Before jumping into a closer read, I will say that something fascinating about my viewing was how, despite all its curation, there remains a fledgling hurt that runs through and gives soul to the whole project. This is to its advantage, especially in the moments when the students at the Institute talk of justice and resistance. I am moved by and feel an undercurrent of betrayal that suffuses them. For theirs is an iniquitous inheritance, now metastasizing, and the righteous rage with which they strive not to perpetuate the sickness is inspiring.
To plumb my recollections, three instances of Kapadia’s skill shine — choices and splices that strike me as particularly astute.
The first is the use of black and white. Immediately, it speaks to anachronism, an out-of-times-ness to the events being documented. They feel like a dream or straight out of history. The form links Kapadia to a genealogy of film as a historiographic operation. It also evokes the citational stress of realizing a continuing struggle. Inequality, which should have been, in the minds of those attaining a new level of political consciousness, be external to the reality of the twenty-first present.
But then, the dearth of color is also a protective mechanism, an exhaust valve for when the recording of traumatic incidents (still unresolved) gets, as it often does, over-intense. By stripping away one element — color — from the immensity of the pressures at hand, the film can begin to exist. Otherwise, it would risk disintegration, unable to stick so closely to ongoing precarities and injustices. Monochrome allows for the story to coalesce, at arm's length. Its grainy intimacy also evokes the bitter, loving, alienation that cleaves to the bodies on tape.
The second is the ease with which film traverses scales. From the careful, rustic presentations of a college campus and the soft-spoken, epistolary riddles of caste and cowardice therein, to the shifting landscape of sanctioned incompetence, censorship and policing on a national scale. There is an easy slippage between the particulars of the idyll and the heavy waters of a larger movement. And I think this is a strength of the film, the way it refuses a drastic break between levels. In this decision, it shows the simultaneity of multiple registers of conflict. The micro that props up the macro, the everyday acts of unrequitment and punishment that enable the perpetuance of structures against liberation on a grand scale.
The third is the motif of bodies in rhythmic motion. This excitation of matter and muscle recurs at the film’s beginning and end, as exuberant dance. But it also dots the body of the work, and becomes a source of great anxiety when the refrain shifts from ecstasy to violent assault — when vigilantes storm student spaces, attacking those who refuse to fall into step with Hindutva ideologies. The fragility of the body and its availability to being, in turns, fluid and uninhibited, or corralled and disciplined, becomes one of the throughlines of the film. It forces us to confront the material impacts of policy, and the necessary risk of speaking, that is assembling, against the auspices of power.

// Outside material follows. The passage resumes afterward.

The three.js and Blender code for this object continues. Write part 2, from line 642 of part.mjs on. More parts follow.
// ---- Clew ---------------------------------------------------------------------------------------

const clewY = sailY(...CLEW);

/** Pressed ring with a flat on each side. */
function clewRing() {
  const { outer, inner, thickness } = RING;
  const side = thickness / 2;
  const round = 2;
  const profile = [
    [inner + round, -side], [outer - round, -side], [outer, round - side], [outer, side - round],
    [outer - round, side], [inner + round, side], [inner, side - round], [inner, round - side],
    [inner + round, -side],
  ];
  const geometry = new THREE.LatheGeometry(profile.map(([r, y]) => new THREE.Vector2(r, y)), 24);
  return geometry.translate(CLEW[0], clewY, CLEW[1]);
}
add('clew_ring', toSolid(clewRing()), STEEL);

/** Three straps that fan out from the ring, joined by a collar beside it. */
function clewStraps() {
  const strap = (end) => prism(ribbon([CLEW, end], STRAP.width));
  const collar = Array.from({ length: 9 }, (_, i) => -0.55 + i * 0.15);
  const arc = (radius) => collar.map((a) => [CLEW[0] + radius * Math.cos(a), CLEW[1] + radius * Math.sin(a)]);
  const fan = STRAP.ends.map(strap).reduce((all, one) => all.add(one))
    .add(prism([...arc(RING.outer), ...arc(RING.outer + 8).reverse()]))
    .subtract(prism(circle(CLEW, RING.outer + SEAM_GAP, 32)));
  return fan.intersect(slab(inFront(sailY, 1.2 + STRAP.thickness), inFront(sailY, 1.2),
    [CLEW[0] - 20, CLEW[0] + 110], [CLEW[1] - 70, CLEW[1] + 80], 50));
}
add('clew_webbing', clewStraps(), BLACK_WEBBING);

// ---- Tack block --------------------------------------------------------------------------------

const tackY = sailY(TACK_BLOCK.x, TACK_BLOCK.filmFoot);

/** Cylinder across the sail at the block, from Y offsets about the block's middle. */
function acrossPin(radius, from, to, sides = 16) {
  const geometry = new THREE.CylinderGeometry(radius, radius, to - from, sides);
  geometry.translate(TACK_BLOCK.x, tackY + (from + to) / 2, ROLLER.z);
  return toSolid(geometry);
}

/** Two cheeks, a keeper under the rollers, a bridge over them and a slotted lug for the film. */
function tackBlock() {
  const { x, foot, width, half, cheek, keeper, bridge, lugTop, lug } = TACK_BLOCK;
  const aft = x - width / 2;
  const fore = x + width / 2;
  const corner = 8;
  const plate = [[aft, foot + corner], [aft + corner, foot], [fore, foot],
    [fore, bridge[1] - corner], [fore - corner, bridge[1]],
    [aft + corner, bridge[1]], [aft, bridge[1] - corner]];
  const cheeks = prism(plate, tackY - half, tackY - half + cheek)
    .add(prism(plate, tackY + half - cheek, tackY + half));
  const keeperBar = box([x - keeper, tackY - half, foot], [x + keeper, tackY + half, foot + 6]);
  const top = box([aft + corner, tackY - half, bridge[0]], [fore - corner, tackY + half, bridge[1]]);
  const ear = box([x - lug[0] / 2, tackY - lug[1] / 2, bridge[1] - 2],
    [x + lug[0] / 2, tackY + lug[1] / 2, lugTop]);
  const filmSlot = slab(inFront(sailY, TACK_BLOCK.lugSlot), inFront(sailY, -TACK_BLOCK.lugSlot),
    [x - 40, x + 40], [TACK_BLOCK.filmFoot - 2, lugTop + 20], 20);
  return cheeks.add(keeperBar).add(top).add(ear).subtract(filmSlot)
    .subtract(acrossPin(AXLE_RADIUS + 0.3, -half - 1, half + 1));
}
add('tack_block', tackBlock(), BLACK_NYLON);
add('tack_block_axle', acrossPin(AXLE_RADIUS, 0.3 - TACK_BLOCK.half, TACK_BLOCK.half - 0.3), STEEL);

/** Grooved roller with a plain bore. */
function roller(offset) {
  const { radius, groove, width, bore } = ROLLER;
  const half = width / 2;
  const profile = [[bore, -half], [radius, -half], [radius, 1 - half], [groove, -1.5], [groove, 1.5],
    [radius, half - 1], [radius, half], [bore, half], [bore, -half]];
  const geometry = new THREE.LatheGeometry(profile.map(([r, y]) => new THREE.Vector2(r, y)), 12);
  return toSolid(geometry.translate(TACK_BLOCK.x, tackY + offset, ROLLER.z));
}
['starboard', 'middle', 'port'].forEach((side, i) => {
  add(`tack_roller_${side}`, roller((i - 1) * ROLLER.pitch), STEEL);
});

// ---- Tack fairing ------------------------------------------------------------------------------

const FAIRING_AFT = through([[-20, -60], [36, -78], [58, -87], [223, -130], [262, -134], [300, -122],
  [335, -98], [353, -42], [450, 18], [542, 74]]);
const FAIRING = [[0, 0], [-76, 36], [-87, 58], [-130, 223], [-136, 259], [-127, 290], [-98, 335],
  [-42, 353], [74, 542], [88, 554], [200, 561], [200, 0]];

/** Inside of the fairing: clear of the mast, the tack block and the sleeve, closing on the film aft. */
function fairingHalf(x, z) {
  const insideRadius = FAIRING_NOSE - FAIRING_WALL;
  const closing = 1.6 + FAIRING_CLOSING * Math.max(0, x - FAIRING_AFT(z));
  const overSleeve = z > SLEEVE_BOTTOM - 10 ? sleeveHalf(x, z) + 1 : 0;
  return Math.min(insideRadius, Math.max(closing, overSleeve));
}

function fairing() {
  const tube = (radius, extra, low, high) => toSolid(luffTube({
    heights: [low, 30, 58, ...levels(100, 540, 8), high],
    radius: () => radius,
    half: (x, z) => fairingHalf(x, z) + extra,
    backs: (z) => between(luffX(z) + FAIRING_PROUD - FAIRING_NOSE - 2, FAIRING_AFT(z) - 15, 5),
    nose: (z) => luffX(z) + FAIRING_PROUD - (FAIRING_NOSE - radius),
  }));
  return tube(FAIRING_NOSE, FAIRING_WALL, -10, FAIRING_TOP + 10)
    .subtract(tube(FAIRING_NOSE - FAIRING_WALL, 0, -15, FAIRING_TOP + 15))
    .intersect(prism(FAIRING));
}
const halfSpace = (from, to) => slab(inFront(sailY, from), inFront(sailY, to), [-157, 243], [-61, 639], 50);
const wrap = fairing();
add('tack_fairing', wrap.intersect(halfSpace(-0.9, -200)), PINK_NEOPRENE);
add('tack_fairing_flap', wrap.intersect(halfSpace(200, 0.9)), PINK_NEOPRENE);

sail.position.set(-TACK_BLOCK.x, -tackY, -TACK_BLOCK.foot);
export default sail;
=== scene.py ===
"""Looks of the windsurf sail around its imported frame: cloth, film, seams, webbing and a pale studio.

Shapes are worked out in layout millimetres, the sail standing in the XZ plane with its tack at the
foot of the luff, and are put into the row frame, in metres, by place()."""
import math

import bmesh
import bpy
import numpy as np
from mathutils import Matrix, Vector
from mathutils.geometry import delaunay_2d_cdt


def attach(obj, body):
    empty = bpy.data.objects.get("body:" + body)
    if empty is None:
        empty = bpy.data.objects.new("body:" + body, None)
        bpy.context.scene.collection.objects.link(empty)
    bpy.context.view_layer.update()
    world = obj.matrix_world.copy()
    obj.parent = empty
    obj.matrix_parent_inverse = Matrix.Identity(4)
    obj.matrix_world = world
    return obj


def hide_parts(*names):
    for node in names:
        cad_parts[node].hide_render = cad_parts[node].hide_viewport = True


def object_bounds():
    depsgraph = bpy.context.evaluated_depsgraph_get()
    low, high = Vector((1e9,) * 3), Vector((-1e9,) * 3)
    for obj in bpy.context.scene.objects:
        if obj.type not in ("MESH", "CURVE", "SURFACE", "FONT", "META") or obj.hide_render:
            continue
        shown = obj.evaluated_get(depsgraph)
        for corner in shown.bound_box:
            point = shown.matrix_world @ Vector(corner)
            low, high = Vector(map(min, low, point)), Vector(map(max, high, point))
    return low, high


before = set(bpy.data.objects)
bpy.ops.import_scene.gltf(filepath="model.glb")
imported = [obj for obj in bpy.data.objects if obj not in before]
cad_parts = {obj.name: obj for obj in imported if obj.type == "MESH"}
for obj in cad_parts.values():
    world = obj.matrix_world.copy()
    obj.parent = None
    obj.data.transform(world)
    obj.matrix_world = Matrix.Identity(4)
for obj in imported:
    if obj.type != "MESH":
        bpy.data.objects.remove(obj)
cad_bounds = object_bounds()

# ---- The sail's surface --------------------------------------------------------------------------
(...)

But it is the choice to end a film with a dance that confuses me. For the last half hour, Kapadia’s work has been revealing the terrifying machinations of a state out to get its citizens of conscience. Then, it shifts back to students swaying once more. And I think this is a problem of transcription, or the immediacy of events being lived through meeting the archival logics of a longue durée one is always already worrying about. It is where the film flags, in my opinion — where uncertainty meets activist optimism, requiring us to manufacture hope against the grain of accumulating catastrophe. This is definitely my distanced cynicism speaking. And yet, it is worth reckoning with the other film that ended without a closing dance. It also makes me wonder about two other facets that continue to linger. One is the question of language and the decision to use this or that tongue to narrate the tale. In a nation regionalized along linguistic lines, it feels like an unanswered question. The politics of language, and the attempts at hegemonizing Hindi, make stark the need to address why we speak the way we do — who speaks and how, and whose sounds remain illegible. The film, for me, never seems intentional enough in this deployment.

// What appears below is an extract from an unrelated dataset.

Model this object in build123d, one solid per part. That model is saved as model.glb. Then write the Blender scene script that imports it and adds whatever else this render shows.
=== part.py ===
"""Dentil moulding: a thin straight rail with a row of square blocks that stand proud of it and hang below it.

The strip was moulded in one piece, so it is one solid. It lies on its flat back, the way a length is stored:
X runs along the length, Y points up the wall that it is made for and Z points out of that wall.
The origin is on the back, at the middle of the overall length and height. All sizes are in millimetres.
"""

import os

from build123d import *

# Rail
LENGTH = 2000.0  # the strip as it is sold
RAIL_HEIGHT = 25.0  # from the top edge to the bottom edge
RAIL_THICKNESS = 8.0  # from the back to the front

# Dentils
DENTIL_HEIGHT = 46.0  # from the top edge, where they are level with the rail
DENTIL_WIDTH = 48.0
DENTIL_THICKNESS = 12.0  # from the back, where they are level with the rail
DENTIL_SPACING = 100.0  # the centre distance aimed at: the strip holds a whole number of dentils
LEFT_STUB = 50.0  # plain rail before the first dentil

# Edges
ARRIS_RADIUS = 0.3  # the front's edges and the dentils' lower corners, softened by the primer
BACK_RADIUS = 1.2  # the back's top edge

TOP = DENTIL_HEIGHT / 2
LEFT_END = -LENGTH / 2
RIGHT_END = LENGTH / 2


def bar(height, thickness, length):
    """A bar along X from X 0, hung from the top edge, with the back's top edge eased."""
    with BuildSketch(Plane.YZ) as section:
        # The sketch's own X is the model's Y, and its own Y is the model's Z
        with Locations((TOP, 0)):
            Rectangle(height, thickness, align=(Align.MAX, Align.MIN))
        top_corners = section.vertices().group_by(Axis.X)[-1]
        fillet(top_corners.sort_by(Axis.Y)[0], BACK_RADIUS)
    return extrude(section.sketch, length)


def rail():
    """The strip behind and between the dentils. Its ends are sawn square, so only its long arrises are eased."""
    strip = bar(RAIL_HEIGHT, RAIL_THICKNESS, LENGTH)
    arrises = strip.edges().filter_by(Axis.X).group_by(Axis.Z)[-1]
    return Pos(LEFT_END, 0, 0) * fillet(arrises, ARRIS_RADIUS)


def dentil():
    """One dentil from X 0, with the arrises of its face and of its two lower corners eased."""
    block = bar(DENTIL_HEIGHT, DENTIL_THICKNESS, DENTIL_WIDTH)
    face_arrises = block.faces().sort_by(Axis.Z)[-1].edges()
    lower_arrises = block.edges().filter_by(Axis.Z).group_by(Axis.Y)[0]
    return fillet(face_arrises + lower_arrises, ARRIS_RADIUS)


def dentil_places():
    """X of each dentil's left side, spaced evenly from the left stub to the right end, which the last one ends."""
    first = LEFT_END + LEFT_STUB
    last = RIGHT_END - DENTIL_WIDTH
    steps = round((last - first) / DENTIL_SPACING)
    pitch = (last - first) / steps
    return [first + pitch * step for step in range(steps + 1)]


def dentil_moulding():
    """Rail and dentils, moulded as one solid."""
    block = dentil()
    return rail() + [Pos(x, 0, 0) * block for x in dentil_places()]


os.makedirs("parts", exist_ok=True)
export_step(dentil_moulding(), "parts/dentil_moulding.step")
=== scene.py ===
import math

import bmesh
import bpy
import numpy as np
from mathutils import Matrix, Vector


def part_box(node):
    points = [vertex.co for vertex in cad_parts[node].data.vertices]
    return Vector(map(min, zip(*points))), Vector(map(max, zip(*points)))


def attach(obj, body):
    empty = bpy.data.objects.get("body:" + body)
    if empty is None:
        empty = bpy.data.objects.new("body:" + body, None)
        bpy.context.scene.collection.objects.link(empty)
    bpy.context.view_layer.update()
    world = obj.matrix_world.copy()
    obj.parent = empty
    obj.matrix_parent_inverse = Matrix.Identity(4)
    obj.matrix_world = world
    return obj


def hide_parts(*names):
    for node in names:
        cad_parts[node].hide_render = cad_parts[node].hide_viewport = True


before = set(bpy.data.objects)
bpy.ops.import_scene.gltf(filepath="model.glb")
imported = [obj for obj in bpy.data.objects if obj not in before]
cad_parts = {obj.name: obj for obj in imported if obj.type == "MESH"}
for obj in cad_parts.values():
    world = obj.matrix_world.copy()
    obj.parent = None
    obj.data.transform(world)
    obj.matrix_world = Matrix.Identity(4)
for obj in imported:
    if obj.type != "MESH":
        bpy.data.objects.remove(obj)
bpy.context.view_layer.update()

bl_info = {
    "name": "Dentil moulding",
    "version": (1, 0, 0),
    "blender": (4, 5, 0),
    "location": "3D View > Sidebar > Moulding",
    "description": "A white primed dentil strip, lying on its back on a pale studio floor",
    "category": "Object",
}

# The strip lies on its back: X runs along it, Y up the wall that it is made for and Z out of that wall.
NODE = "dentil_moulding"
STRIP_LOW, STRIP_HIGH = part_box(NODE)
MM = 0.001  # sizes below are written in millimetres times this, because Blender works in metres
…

And two, I find, is the need for a more sustained reflection on caste. Framed initially, as a story around twin impossibilizations, of exo-amory (and the corollary exogamy), and then, of protest against the state, I wish there had been more time spent on reflexively interrogating the camera itself. The perspective of the filmmakers, of the savarna gaze, which is so often, so easily normalized in Indian cinema, must be fervently interrogated and dismantled. An engagement with a memoriography and historiography (or historiophoty, after Hayden White) is incomplete without this crucial work of destabilizing self-exposure, specifically by oppressors of my sort.
But then, as I let my month of interference mold a distinctly personal transmission of what this film attempts, I am trying, all the while, to stay true to an idea embedded in the piece itself. This is the counter-archival function of the work of art in an age of continuing (and growing) brutality. And it gestures at the need for the fragmented, subjective scatter — the found footages, the idiosyncratic, on-the-ground, crowd’s eye view.
These remnants are the partialities necessary to approach, in any ethically admissible manner, that impossible question, “What really happened?” Because you could ask a state mouthpiece and a student activist and one would speak of sedition and the other of state-supported supremacy. And one would be bellicose, while the other would be afraid. And it speaks to Agha Shahid Ali’s “your history gets in the way of my memory”, for Kapadia and Co. are interested in constructing a bricolage, a mismemory against the narrativizations of the Indian nation-state.
This happened. (Mis)remember now, because otherwise, we will not only forget but detest the brave ones. And we will lose the spirit of young people who gave their lives to a cause. Against the tides of injustice that feel inescapable. A growing wave that sweeps so much of the world today.